• **DIRECTION**:
Gather each line of the entries below that includes "with".

# Start of EXERCISE DATA

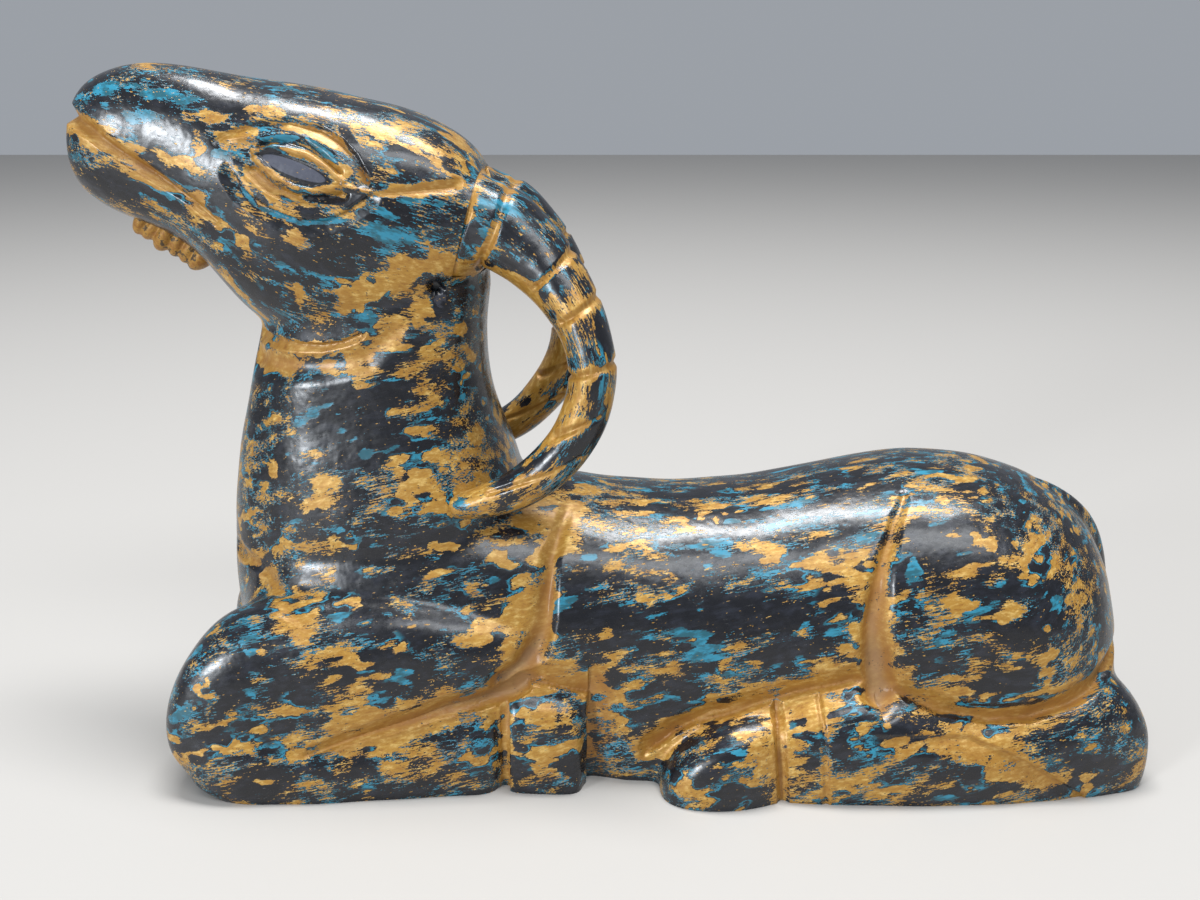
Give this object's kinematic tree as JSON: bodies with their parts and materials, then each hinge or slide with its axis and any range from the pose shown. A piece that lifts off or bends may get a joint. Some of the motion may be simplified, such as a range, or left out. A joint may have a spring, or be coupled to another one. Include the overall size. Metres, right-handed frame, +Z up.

# End of EXERCISE DATA
# Start of EXERCISE DATA

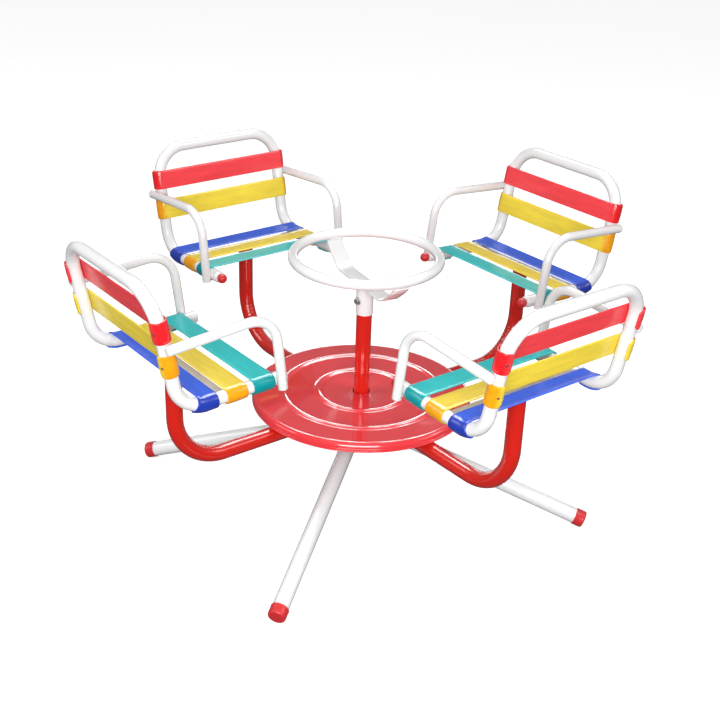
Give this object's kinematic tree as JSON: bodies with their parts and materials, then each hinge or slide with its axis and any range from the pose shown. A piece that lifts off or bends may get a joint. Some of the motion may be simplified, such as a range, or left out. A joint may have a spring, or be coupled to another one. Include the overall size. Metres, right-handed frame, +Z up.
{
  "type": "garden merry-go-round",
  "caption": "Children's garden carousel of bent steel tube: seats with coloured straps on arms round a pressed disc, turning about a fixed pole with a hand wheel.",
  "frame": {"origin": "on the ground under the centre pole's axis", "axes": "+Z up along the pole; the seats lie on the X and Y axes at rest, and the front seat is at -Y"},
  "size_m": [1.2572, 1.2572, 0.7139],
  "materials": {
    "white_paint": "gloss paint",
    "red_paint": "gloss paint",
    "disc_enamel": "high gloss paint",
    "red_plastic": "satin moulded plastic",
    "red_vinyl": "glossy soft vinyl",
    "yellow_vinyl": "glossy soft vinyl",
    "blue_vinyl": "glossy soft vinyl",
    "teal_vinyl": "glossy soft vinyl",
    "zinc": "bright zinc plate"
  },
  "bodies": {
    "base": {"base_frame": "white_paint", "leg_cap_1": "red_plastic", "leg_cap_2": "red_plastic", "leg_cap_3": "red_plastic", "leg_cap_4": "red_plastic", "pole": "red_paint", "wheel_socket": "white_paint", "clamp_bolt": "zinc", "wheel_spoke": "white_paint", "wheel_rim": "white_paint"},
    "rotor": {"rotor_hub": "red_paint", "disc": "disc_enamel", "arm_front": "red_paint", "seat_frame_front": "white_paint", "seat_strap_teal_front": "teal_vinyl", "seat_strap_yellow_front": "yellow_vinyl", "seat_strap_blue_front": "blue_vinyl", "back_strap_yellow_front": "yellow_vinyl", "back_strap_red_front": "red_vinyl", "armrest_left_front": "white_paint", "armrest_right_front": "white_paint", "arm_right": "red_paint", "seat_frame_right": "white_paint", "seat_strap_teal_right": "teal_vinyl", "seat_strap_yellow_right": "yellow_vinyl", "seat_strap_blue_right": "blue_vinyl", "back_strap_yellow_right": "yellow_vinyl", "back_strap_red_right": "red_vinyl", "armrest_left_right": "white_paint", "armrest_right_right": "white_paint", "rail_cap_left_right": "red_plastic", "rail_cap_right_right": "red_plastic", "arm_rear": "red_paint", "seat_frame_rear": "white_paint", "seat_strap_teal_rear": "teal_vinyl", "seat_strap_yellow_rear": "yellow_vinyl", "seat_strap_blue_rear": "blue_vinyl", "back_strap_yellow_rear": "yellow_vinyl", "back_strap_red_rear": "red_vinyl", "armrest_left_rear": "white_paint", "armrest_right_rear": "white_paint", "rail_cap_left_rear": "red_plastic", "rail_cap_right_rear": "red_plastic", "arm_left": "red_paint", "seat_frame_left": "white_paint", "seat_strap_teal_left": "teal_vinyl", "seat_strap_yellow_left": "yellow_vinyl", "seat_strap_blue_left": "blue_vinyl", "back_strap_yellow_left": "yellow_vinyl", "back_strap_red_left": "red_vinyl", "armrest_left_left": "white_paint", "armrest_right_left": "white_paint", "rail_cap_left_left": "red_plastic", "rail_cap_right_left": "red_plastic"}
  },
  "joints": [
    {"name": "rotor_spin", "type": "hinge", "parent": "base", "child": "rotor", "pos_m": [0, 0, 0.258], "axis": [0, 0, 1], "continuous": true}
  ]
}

# End of EXERCISE DATA
# Start of EXERCISE DATA

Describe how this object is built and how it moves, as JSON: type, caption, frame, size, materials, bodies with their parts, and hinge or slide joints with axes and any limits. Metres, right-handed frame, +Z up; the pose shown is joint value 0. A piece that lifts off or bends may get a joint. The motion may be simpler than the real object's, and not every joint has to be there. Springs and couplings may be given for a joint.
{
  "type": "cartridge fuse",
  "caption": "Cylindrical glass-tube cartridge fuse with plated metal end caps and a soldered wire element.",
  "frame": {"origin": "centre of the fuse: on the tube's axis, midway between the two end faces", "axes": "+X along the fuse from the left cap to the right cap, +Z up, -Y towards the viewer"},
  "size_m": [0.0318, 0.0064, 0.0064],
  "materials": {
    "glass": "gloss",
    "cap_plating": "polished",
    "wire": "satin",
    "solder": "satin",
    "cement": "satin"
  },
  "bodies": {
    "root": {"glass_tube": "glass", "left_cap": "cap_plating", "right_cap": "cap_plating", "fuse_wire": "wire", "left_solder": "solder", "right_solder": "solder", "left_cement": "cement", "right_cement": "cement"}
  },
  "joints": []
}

# End of EXERCISE DATA

• **EXERCISE RESULT**:
Give this object's kinematic tree as JSON: bodies with their parts and materials, then each hinge or slide with its axis and any range from the pose shown. A piece that lifts off or bends may get a joint. Some of the motion may be simplified, such as a range, or left out. A joint may have a spring, or be coupled to another one. Include the overall size. Metres, right-handed frame, +Z up.
Give this object's kinematic tree as JSON: bodies with their parts and materials, then each hinge or slide with its axis and any range from the pose shown. A piece that lifts off or bends may get a joint. Some of the motion may be simplified, such as a range, or left out. A joint may have a spring, or be coupled to another one. Include the overall size. Metres, right-handed frame, +Z up.
  "caption": "Children's garden carousel of bent steel tube: seats with coloured straps on arms round a pressed disc, turning about a fixed pole with a hand wheel.",
Describe how this object is built and how it moves, as JSON: type, caption, frame, size, materials, bodies with their parts, and hinge or slide joints with axes and any limits. Metres, right-handed frame, +Z up; the pose shown is joint value 0. A piece that lifts off or bends may get a joint. The motion may be simpler than the real object's, and not every joint has to be there. Springs and couplings may be given for a joint.
  "caption": "Cylindrical glass-tube cartridge fuse with plated metal end caps and a soldered wire element.",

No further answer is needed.